These warm, chewy blondies are like the vanilla version of a brownie. These are packed with white and dark chocolate chips, but feel free to improvise with your favorite mix-ins.
Cut a piece of parchment to fit your baking pan like a sling. Spray the pan with baking spray, or butter the pan well, and set the parchment into the pan. You can optionally make a second parchment sling going the other direction.
Make the batter
Melt the butter, either in the microwave or in a saucepan, and allow to cool for a few minutes. You can melt it directly in your large mixing bowl if it is microwave safe.
Add the brown sugar to the melted butter and mix vigorously (on medium-high for 2 minutes if using a mixer).
Add the eggs and vanilla extract. Mix until fully combined (on medium-low speed with a mixer). At this stage, the more you beat the egg mixture, the more of a crackly top you will get.
Add the flour and salt and mix well (with a mixer, pulse on low speed to incorporate the dry ingredients. and then mix on medium speed for another minute).
Add in the white and dark chocolate chips and fold them into the batter.
Spread the batter evenly into the baking pan, making sure to get it into the corners of the pan.
Bake
Bake for 25-30 minutes, or until the edges have just begun to brown and the internal temperature in the center is 180°F (82°C).

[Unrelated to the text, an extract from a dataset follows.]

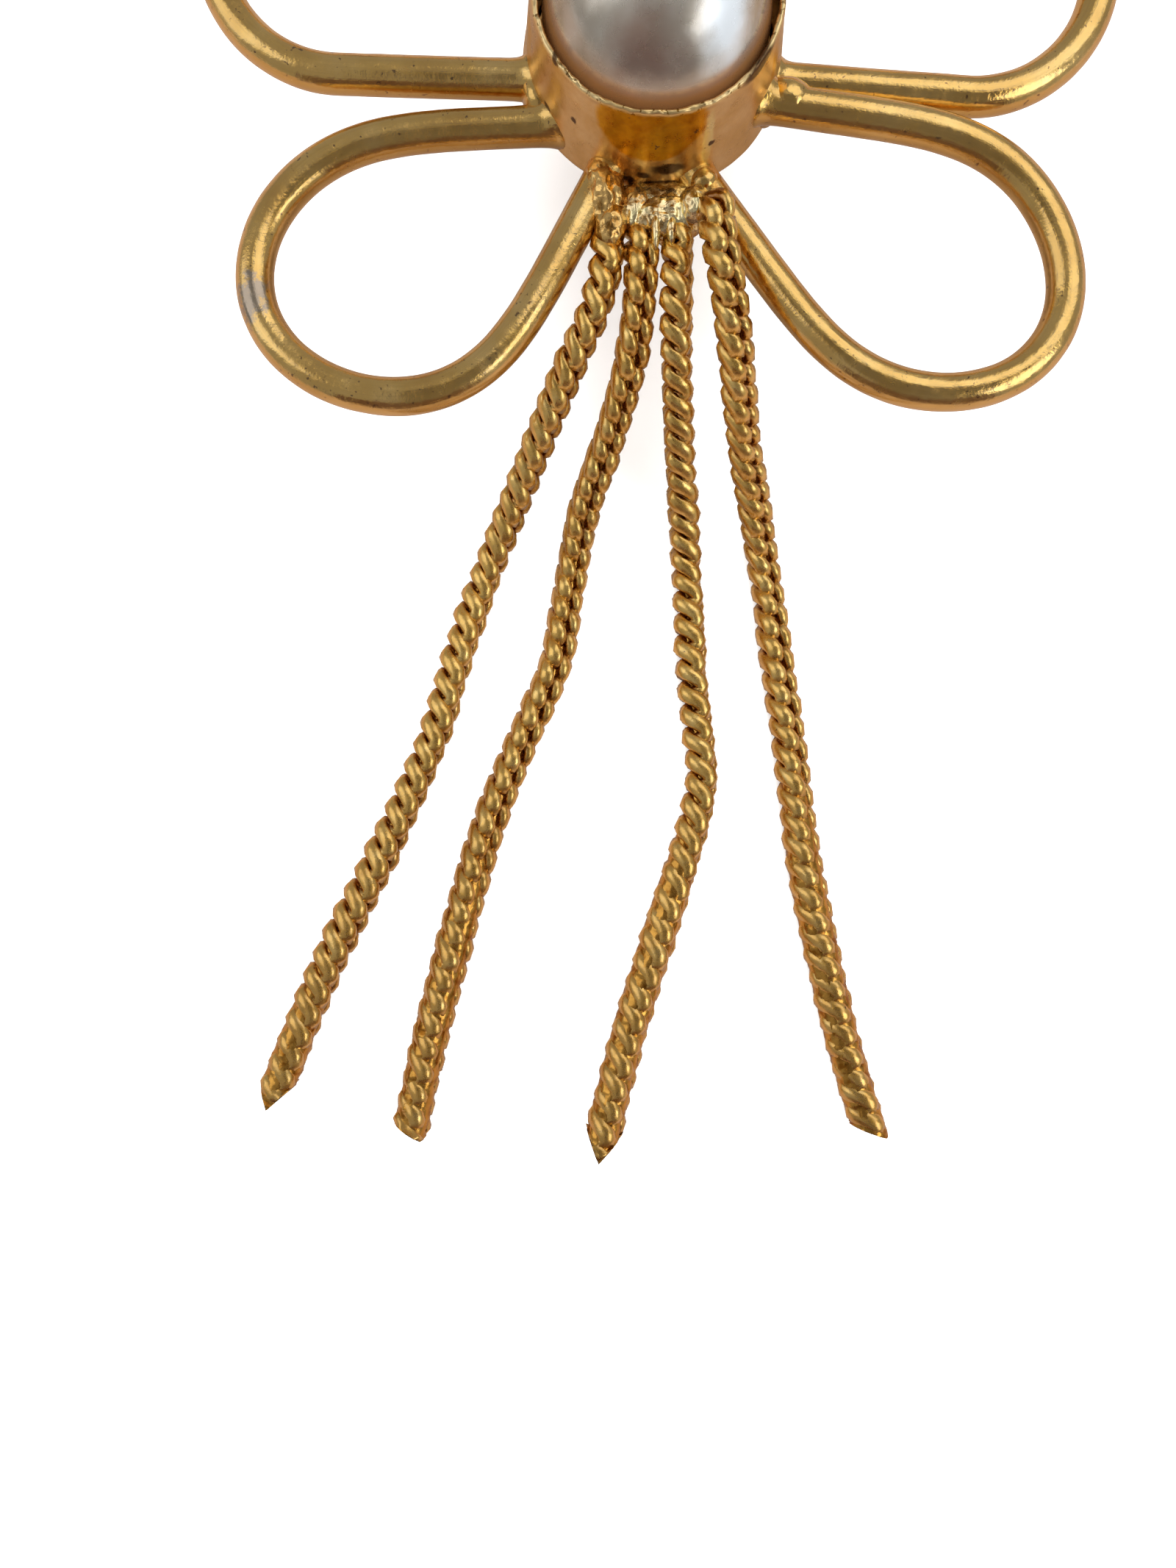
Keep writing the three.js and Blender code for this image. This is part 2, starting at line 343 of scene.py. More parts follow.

Cool in the pan on a cooling rack. Ideally, wait until these are fully cooled before slicing.
You can store these at room temperature in an airtight container for 5-7 days. They also freeze well. To freeze, individually wrap each blondie and place in an airtight container.
Notes
Try your own variations on these by changing up the mix-ins. Cranberries, nuts, butterscotch chips, or a caramel or Nutella swirl on top would all go really well.